Copy out all the lines where "that" shows up.

____ THE INPUT

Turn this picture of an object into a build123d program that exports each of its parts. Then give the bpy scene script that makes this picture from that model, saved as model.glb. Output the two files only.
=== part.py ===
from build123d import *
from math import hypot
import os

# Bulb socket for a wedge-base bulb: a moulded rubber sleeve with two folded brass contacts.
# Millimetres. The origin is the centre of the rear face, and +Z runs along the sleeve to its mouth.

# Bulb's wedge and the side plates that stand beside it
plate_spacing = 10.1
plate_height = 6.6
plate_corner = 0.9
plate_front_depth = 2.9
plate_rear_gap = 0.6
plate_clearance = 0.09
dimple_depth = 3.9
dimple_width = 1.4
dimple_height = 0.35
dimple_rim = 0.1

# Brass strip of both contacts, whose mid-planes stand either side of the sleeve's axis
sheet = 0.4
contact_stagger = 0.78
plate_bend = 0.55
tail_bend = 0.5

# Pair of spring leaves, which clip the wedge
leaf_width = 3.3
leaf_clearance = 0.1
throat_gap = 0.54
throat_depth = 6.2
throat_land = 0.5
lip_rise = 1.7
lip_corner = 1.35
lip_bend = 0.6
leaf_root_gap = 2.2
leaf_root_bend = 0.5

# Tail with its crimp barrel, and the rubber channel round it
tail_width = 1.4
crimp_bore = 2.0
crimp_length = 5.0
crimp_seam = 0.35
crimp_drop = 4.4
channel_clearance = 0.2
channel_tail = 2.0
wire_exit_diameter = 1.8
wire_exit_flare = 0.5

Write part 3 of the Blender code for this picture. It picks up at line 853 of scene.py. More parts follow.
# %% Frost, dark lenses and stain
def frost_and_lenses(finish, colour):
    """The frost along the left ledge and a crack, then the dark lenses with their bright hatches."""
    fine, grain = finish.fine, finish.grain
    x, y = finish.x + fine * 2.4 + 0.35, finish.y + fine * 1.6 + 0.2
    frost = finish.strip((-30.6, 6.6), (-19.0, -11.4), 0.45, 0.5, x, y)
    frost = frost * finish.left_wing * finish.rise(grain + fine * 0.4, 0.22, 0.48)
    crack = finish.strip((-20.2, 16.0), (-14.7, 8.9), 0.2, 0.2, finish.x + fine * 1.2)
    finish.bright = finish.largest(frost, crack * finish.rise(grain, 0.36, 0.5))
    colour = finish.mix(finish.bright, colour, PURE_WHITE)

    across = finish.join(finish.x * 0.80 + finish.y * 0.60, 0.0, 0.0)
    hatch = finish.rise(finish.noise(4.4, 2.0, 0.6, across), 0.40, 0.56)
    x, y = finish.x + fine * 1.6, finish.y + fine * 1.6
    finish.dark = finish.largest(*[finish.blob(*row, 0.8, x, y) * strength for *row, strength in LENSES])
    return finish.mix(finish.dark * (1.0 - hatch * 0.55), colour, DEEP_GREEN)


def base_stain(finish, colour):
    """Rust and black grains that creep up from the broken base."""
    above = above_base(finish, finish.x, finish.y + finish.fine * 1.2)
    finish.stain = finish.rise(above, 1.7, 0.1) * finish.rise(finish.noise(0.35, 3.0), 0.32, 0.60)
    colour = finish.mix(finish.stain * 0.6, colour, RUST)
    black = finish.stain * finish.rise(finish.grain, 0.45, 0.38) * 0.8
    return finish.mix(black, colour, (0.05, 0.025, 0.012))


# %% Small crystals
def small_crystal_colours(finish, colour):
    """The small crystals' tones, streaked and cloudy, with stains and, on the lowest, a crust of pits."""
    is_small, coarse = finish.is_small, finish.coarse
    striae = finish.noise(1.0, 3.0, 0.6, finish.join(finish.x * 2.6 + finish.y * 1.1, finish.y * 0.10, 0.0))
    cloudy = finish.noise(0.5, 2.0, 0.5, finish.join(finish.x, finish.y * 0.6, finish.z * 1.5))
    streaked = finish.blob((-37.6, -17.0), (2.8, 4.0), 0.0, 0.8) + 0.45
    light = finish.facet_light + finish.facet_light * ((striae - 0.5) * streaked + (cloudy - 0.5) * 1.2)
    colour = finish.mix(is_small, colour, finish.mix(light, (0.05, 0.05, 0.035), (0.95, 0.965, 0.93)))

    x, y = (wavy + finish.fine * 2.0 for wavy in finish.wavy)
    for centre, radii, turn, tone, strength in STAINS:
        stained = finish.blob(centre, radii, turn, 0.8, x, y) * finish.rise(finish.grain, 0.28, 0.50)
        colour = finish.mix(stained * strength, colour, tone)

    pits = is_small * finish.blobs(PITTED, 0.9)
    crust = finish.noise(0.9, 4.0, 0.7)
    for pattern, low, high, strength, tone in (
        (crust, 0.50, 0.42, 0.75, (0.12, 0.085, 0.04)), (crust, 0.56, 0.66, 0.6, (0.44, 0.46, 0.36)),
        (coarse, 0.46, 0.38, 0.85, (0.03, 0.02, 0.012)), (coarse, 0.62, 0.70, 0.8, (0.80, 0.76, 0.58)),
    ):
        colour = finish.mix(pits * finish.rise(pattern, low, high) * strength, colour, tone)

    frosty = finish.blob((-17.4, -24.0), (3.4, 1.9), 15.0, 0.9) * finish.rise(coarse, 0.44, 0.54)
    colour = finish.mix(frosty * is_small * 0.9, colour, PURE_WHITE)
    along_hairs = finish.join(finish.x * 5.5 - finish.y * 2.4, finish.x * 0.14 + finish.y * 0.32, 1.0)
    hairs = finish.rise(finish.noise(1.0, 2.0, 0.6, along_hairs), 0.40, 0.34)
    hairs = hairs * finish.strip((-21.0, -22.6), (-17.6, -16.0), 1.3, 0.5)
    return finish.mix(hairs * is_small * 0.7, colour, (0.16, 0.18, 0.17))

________

● **RIGHT ANSWER**:
Turn this picture of an object into a build123d program that exports each of its parts. Then give the bpy scene script that makes this picture from that model, saved as model.glb. Output the two files only.
# Bulb's wedge and the side plates that stand beside it
    """Rust and black grains that creep up from the broken base."""